A fitness method with a long history
Pilates is hardly a new invention. Developed roughly 100 years ago, the method emphasizes controlled movement, balance, flexibility, alignment and deep core engagement. Over time, it found devoted followings among dancers, athletes, rehabilitation specialists and everyday exercisers looking for low-impact strength training. Its durability is part of the point: Pilates has lasted because many people find it effective and adaptable.
What is new is the scale and style of its public image. In the digital era, workouts are no longer experienced only in studios or gyms. They are packaged into aesthetics, routines and aspirational identities. A short video of a reformer class can double as a display of taste, discipline, leisure and even social status. That helps explain why some online conversations about Pilates can feel oddly loaded. The exercise itself may be accessible in many forms, but the imagery surrounding it often suggests exclusivity.
Why the discourse feels bigger than the workout
On social platforms, Pilates is commonly marketed through a narrow visual language: clean interiors, expensive activewear, wellness rituals and a heavily gendered sense of self-improvement. Although anyone can do Pilates, online content often presents it as something specifically for “girls,” and more specifically for a certain kind of girl. That framing can make a practical exercise method seem like a social signal.
That is where the backlash comes from. For critics, Pilates discourse can flatten women into stereotypes about body type, wealth, race, softness, discipline or desirability. For supporters, the mockery can feel equally revealing, turning a harmless workout into an object of suspicion simply because it is associated with femininity. In that sense, the argument around Pilates says as much about public attitudes toward women’s interests as it does about fitness.

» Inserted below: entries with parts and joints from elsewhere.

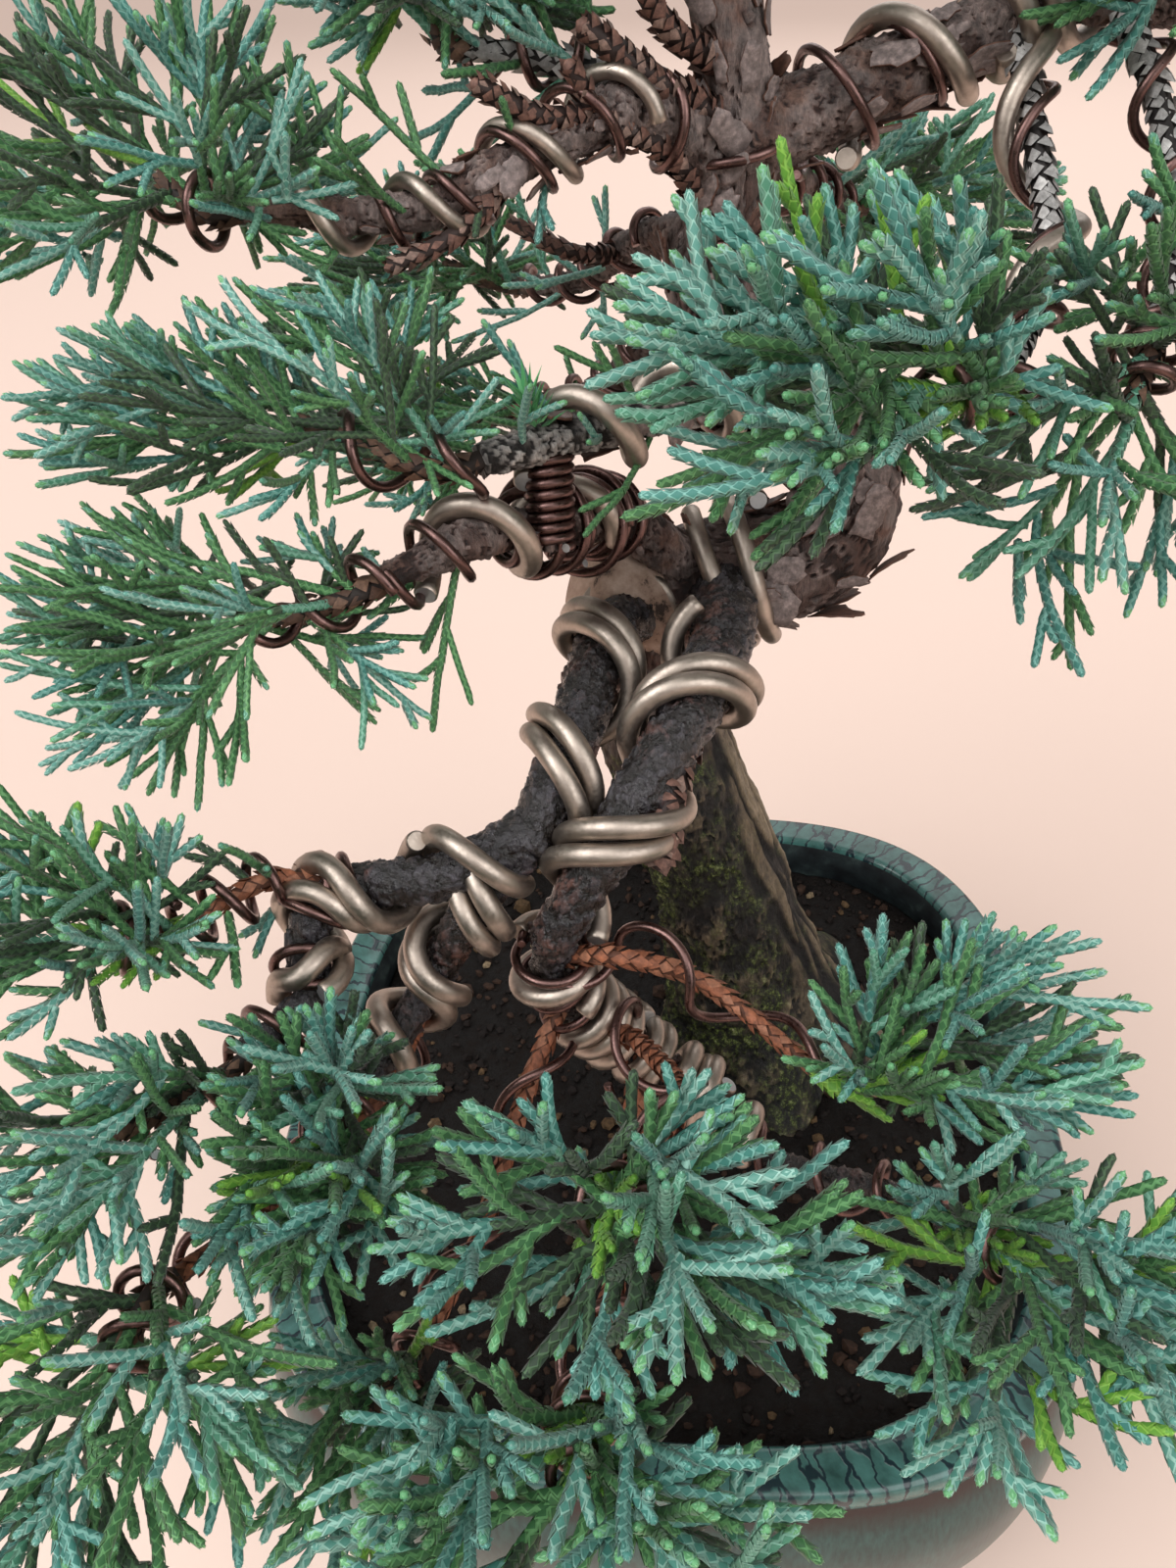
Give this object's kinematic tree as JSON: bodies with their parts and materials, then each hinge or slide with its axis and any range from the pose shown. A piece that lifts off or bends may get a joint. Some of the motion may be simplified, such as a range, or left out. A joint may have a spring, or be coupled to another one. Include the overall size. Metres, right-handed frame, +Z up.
{
  "type": "juniper bonsai",
  "caption": "Potted juniper bonsai with a bent trunk, wired boughs and scale-leaf foliage pads, in a glazed rounded pot.",
  "frame": {"origin": "middle of the flat underside of the pot, on the surface the plant stands on", "axes": "+Z up through the tree, -Y towards the front that the long low boughs reach over, +X to the right seen from the front"},
  "size_m": [0.1274, 0.1535, 0.2023],
  "materials": {
    "pot_glaze": "gloss",
    "soil": "matte",
    "bark": "matte",
    "twig_bark": "matte",
    "wire": "satin",
    "foliage": "matte"
  },
  "bodies": {
    "root": {"pot": "pot_glaze", "soil": "soil", "trunk": "bark", "bough_front_left": "bark", "bough_left_arm": "bark", "twig_left_fork": "twig_bark", "bough_inner_left": "bark", "twig_low_left": "twig_bark", "bough_front_centre": "bark", "bough_front_centre_low": "bark", "twig_right_rim": "twig_bark", "twig_front": "twig_bark", "twig_low_inner": "twig_bark", "twig_front_low": "twig_bark", "bough_front_right": "bark", "bough_left": "bark", "bough_left_high": "bark", "bough_upper_left": "bark", "twig_top_pad": "twig_bark", "bough_upper_right": "bark", "twig_hanging_inner": "twig_bark", "twig_hanging_outer": "twig_bark", "bough_back_left": "bark", "bough_back_left_high": "bark", "bough_back_right": "bark", "wire_front_left_1": "wire", "wire_front_left_2": "wire", "wire_left_arm": "wire", "wire_inner_left": "wire", "wire_front_centre_1": "wire", "wire_front_centre_2": "wire", "wire_trunk": "wire", "wire_left": "wire", "wire_left_high": "wire", "wire_upper_left": "wire", "wire_upper_right": "wire", "foliage_upper_left": "foliage", "foliage_top_pad": "foliage", "foliage_left_high": "foliage", "foliage_left": "foliage", "foliage_back_left_high": "foliage", "foliage_back_left": "foliage", "foliage_back_right": "foliage", "foliage_right_inner": "foliage", "foliage_right_outer": "foliage", "foliage_fork": "foliage", "foliage_left_arm": "foliage", "foliage_front_left": "foliage", "foliage_low_left": "foliage", "foliage_low_inner": "foliage", "foliage_front_centre": "foliage", "foliage_front_low": "foliage", "foliage_right_rim": "foliage", "foliage_front_right": "foliage", "foliage_apex": "foliage", "foliage_top_right": "foliage"}
  },
  "joints": []
}
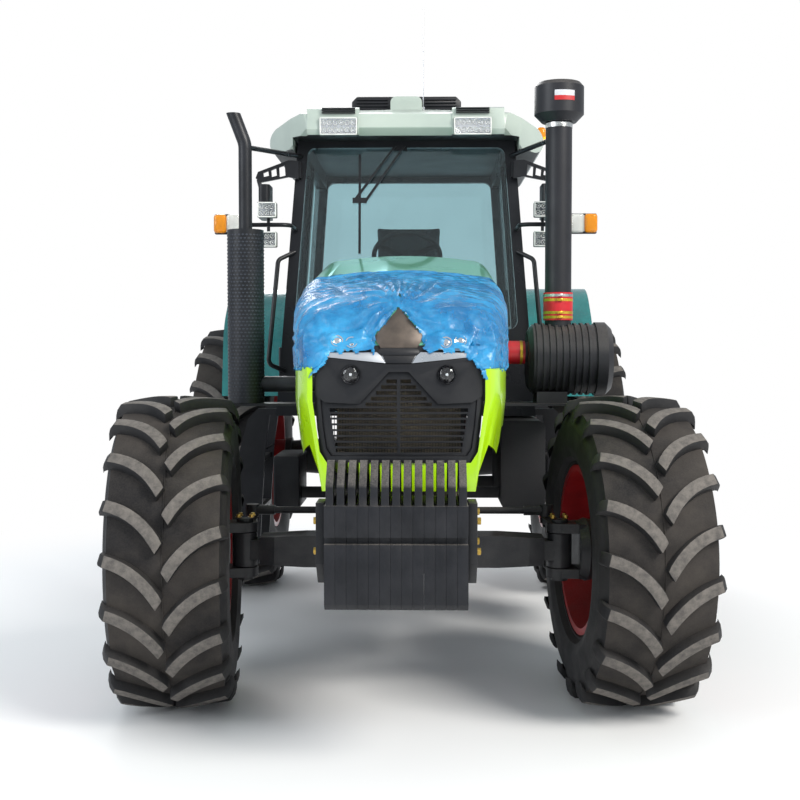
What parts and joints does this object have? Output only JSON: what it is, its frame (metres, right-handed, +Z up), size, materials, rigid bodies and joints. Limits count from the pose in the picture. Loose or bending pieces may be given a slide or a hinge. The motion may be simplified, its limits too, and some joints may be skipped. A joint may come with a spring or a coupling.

What this means beyond social media
The implications are broader than one trend cycle. As fitness increasingly moves through influencers and algorithm-driven platforms, popular exercise styles can carry social meanings that shape who feels welcome and who feels excluded. That matters for public health as much as for culture. When workouts become coded by identity or status, people may avoid forms of movement that could genuinely benefit them.
The Pilates boom also reflects a wider global wellness economy, in which exercise is often sold alongside lifestyle branding. This is not unique to the United States. Around the world, fitness trends are increasingly wrapped in ideas about beauty, success and self-control. Social media accelerates that process by rewarding images and narratives that are easy to recognize and share.
Why the story resonates
For readers, the Pilates debate is really about something familiar: the pressure to perform a version of oneself online. Exercise should be one of the simplest forms of self-care, but it is often transformed into a referendum on morality, taste or belonging. The result is that even a stretching and strengthening routine can become part of a larger argument over who gets to occupy public space comfortably and without ridicule.
That may be the clearest lesson of the moment. Pilates is popular because many people enjoy it and find value in it. The odd politics surrounding it reveal less about the method than about the culture interpreting it. If there is a takeaway, it is a simple one: people should be able to work out without having their every movement turned into a statement about who they are.